Why this, why now?

I have been asking myself why I want to write. Why about this? Why now?

I have learned in the last year (although most poignantly in the last several weeks) how crucial information is. In addition, how liberating it is to realize you aren't alone in your situation. This blog has been through many phases. EMT, Missionary, and now to chronicle life with Gastroparesis and Enteroparesis. 

Truly, I had no idea how helpful it is to simply know that you aren't alone. Or to have someone to bounce idea and thoughts and questions afterward. 

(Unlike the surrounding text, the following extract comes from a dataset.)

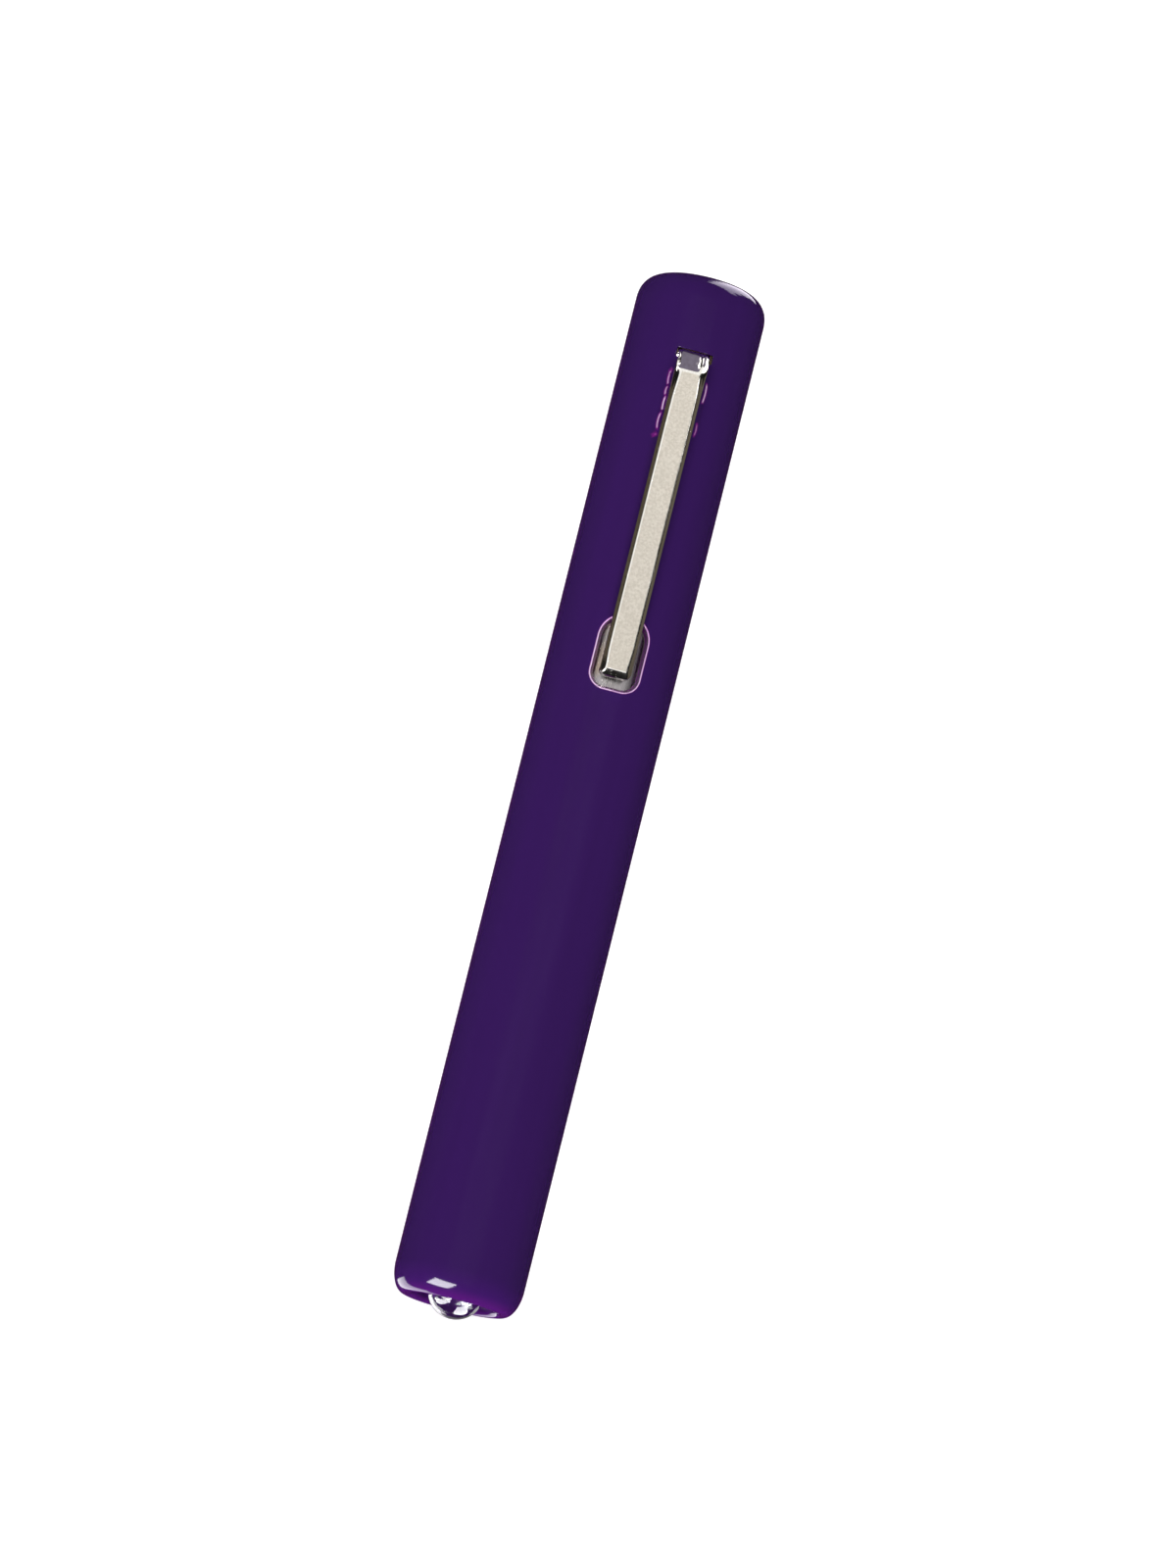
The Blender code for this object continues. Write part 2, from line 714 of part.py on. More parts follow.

That's why. I don't understand what you are going through. That is because I am not you. I am not in your shoes. I have not experienced your experiences. You may have Gastroparesis. Maybe you have Rheumatoid Arthritis. Or Spina Bifida. Maybe you have seizures. Maybe you have Bipolar disorder or schizophrenia or PTSD or Depression. I do not understand what you are going through. But I do know what I am going through and I know it isn't easy. I also know that there is One who DOES know. 

Alma 7: 11-13 says:
And he shall go forth, suffering pains and afflictions and temptations of every kind; and this that the word might be fulfilled which saith he will take upon him the pains and sicknesses of his people.
And he will take upon him death, that he may loose the bands of death which bind his people; and he will take upon him their infirmities, that his bowels may be filled with mercy, according to the flesh how to succor his people according to their infirmities.
Now the Spirit knoweth all things; nevertheless the Son of God suffereth according to the flesh that he might take upon him the sins of his people...

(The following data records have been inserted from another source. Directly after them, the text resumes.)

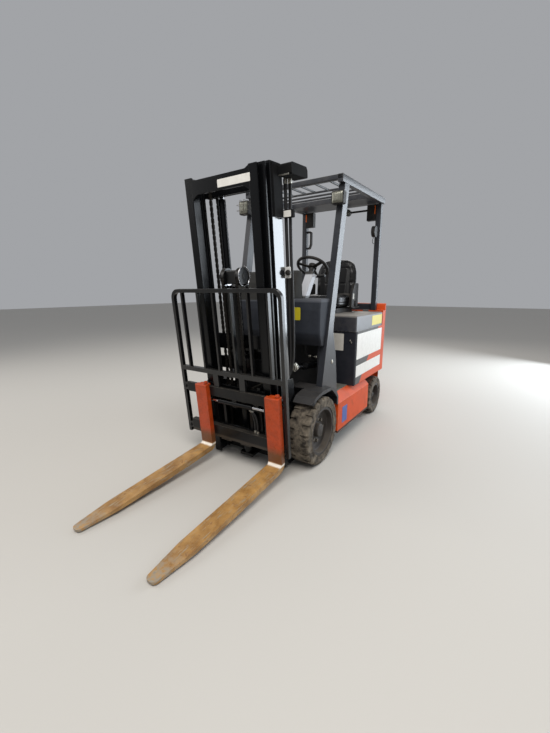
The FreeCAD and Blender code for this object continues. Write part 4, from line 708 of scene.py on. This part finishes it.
def leaf_chain(x, y, low, high):
    """Plates at x offsets, one set for even links and one for odd, at every pitch up the strand."""
    angle = (np.arange(8) + 0.5) / 8 * 2 * np.pi
    round_y, round_z = (LINK_DEEP / 2 * wave(angle) / np.cos(np.pi / 8) for wave in (np.cos, np.sin))
    oval = np.stack([round_y, round_z + np.sign(round_z) * LINK_PITCH / 2], -1)
    count = int((high - low) / LINK_PITCH)
    shapes = []
    for k in range(count):
        z = low + (k + 0.5) * (high - low) / count
        for offset in FOUR_PLATES if k % 2 else THREE_PLATES:
            rings = np.zeros((2, 8, 3))
            rings[..., 0] = x + offset + np.array([[-PLATE_HALF], [PLATE_HALF]])
            rings[..., 1], rings[..., 2] = y + oval[:, 0], z + oval[:, 1] * 0.96
            shapes.append(skin(rings))
        pin = [(-CHAIN_WIDE / 2, PIN_RADIUS), (CHAIN_WIDE / 2, PIN_RADIUS)]
        shapes.append(turned(pin, (x, y, z + LINK_PITCH / 2), X, 6))
    return shapes


# %% Leaf chains
# columns: node, bodies at its low and high end, distance from the middle, Y, low and high end on the upright mast
CHAINS = (("chain_outer_middle", "mast_outer", "mast_middle", 211, -119, 829, 2036),
          ("chain_middle_inner", "mast_inner", "mast_middle", 211, -191, 160, 2036),
          ("chain_inner_crosshead", "mast_inner", "crosshead", 66, -206, 1066, 1450),
          ("chain_crosshead_carriage", "carriage", "crosshead", 66, -310, 650, 1450))
for node, low_body, high_body, x, y, low, high in CHAINS:
    made = piece(node.replace("chain", "leaf_chain"), leaf_chain(x, y, low, high) + leaf_chain(-x, y, low, high),
                 chain_steel, None, mast)
    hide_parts(node)
    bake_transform(made)
    print(made.name, "faces:", len(made.data.polygons))

# %% [markdown]
# ## Seat
# The seat is foam under sewn vinyl. A cushion starts as a stack of rounded
# rectangles, a little smaller than it should end. A voxel remesh gives it even
# faces, a pressure cloth simulation swells it between its edges, and the sewn
# channels are pressed in afterwards, because a remesh would lose them.


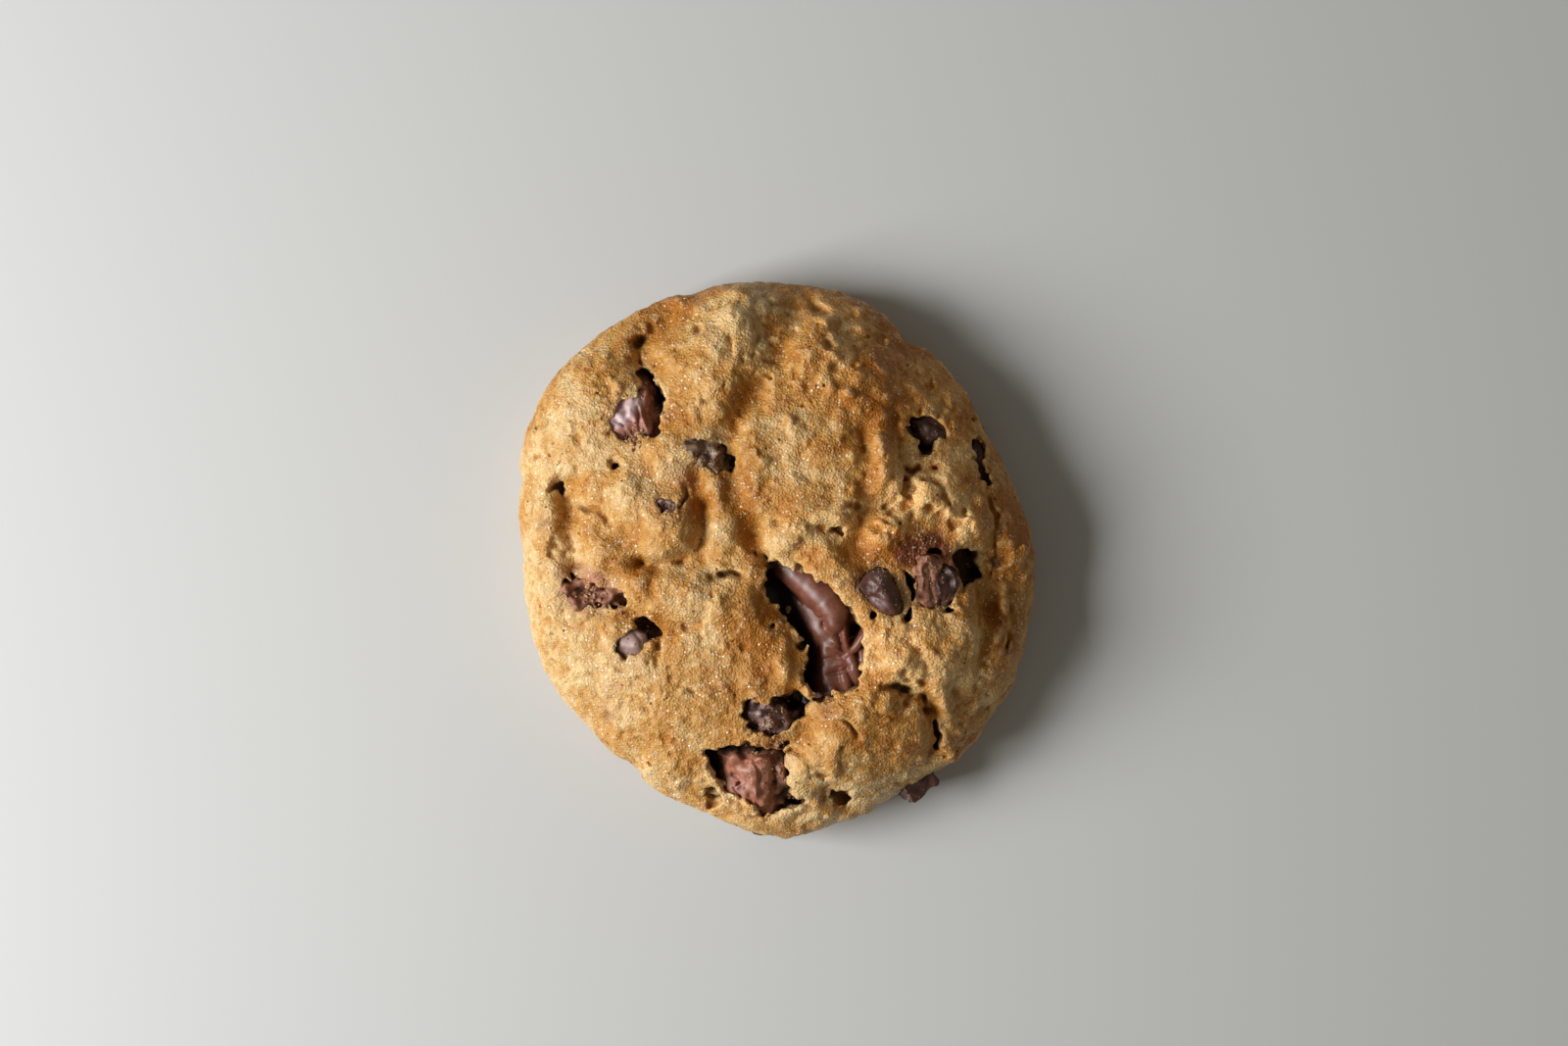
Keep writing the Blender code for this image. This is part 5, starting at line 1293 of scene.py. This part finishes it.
# Crumbs: (x, y, radius of the patch, how many, least and most size in mm)
CRUMB_PATCHES = (
    (16.0, -2.6, 1.6, 22, 0.12, 0.42), (15.0, -6.6, 1.2, 4, 0.15, 0.3), (19.4, -6.6, 1.0, 5, 0.15, 0.3),
    (24.6, -2.0, 1.8, 22, 0.12, 0.45), (25.4, -6.6, 1.6, 14, 0.12, 0.4), (29.0, -3.4, 1.8, 14, 0.1, 0.3),
    (1.7, -7.4, 0.1, 1, 1.1, 1.2), (3.5, -6.3, 0.3, 2, 0.5, 0.7), (12.0, -11.8, 0.6, 5, 0.2, 0.35),
    (12.6, -21.0, 1.8, 6, 0.15, 0.3), (-0.8, -24.4, 2.0, 44, 0.12, 0.5), (-2.6, -26.0, 1.6, 20, 0.12, 0.45),
    (0.4, -29.0, 1.4, 18, 0.2, 0.6), (-3.4, -30.6, 2.4, 16, 0.15, 0.5), (0.2, -33.0, 1.2, 16, 0.2, 0.6),
    (-1.0, -35.6, 2.0, 10, 0.12, 0.4), (2.6, -38.6, 1.6, 10, 0.15, 0.5), (-5.0, -34.5, 3.0, 8, 0.1, 0.3),
    (-22.6, 19.8, 1.6, 14, 0.2, 0.6), (-21.4, 27.6, 1.6, 8, 0.2, 0.6), (-19.0, 23.5, 1.2, 8, 0.2, 0.5),
    (-10.8, 16.4, 1.8, 50, 0.12, 0.45), (-7.8, 14.6, 1.2, 10, 0.12, 0.4), (-17.2, 8.4, 1.2, 8, 0.12, 0.35),
    (-29.5, -5.2, 2.4, 34, 0.15, 0.7), (-25.0, -6.4, 1.4, 14, 0.2, 0.6), (-22.0, -13.4, 1.6, 10, 0.1, 0.3),
    (-20.0, -10.2, 1.4, 8, 0.2, 0.4), (23.6, 20.2, 1.8, 24, 0.12, 0.45), (22.0, 17.4, 1.4, 8, 0.2, 0.5),
    (32.6, 15.8, 1.6, 8, 0.15, 0.4), (20.8, -4.6, 1.4, 8, 0.2, 0.5), (30.6, -0.4, 1.6, 10, 0.2, 0.5),
    (-22.8, 19.6, 1.5, 14, 0.3, 0.9), (23.4, 3.0, 1.8, 24, 0.2, 0.6), (-4.0, -33.5, 3.0, 14, 0.12, 0.4),
    (16.2, -2.2, 1.1, 14, 0.12, 0.32), (0.2, -34.6, 1.2, 12, 0.15, 0.5),
)

boxes = build_chocolate()
dough = build_dough(boxes)
build_crumbs([dough, *(bpy.data.objects[name + "_melted"] for name in CHOCOLATE)])


# ---------------------------------------------------------------- floor, light and camera
def build_stage():
    mesh = bpy.data.meshes.new("floor")
    side = 1.5
    mesh.from_pydata([(-side, -side, 0), (side, -side, 0), (side, side, 0), (-side, side, 0)],
                     [], [(0, 1, 2, 3)])
    floor = bpy.data.objects.new("floor", mesh)
    bpy.context.scene.collection.objects.link(floor)
    floor.location.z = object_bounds()[0][2] - 0.0002
    n = Nodes("floor_looks")
    n.set(Base_Color=(0.57, 0.57, 0.565, 1.0), Roughness=0.9)
    mesh.materials.append(n.material)


def build_light():
    world = bpy.data.worlds.new("room")
    bpy.context.scene.world = world
    world.use_nodes = True
    background = world.node_tree.nodes["Background"]
    background.inputs["Color"].default_value = (1.0, 0.95, 0.80, 1.0)
    background.inputs["Strength"].default_value = 0.15
    key = bpy.data.lights.new("key", "AREA")
    key.shape = "SQUARE"
    key.size = 0.33
    key.energy = 5.8
    key.color = (0.99, 1.0, 1.0)
    lamp = bpy.data.objects.new("key", key)
    bpy.context.scene.collection.objects.link(lamp)
    turn, tilt, away = math.radians(187), math.radians(36), 0.64
    place = Vector((math.cos(turn) * math.cos(tilt), math.sin(turn) * math.cos(tilt), math.sin(tilt)))
    aim_from(lamp, place * away, Vector((0.0, 0.0, 0.01)))


def aim_from(obj, place, target):
    obj.location = place
    obj.rotation_euler = (target - place).to_track_quat("-Z", "Y").to_euler()


def build_camera():
    camera = bpy.data.objects.new("camera", bpy.data.cameras.new("camera"))
    bpy.context.scene.collection.objects.link(camera)
    camera.data.lens = 50.0
    camera.data.sensor_width = 36.0
    camera.location = (1.12 * MM, 6.16 * MM, 0.3635)
    camera.rotation_euler = (0.0, 0.0, 0.0)
    camera.data.clip_start = 0.01
    bpy.context.scene.camera = camera


build_stage()
build_light()
build_camera()
bpy.context.scene.view_settings.view_transform = "Standard"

Jesus Christ had to take upon Himself our sins in order to redeem us. But our salvation did not require Him to feel every sorrow, every pain, every illness, every triumph, every success, every failure. The Spirit knows all things, which means He could have trusted the Spirit to understand how you felt and how I felt. Yet He did not. He wanted to know how we would feel at our worst and at our best. He chose that, so that He would know how to succor you and me. According to Elder Jeffrey R Holland, succor means to run to, to aid. He chose to feel everything so that He would know how to run to your aid and to my aid. 

I can't promise there won't be days full of fear or frustration or anger. I can't promise to always remember to be grateful for my blessings. (Even though underneath the fear, and the frustration and the anger, I AM grateful for all that I have been blessed with!) But I promise to be real. And to follow the Spirit as to what to say, what to do and how to help.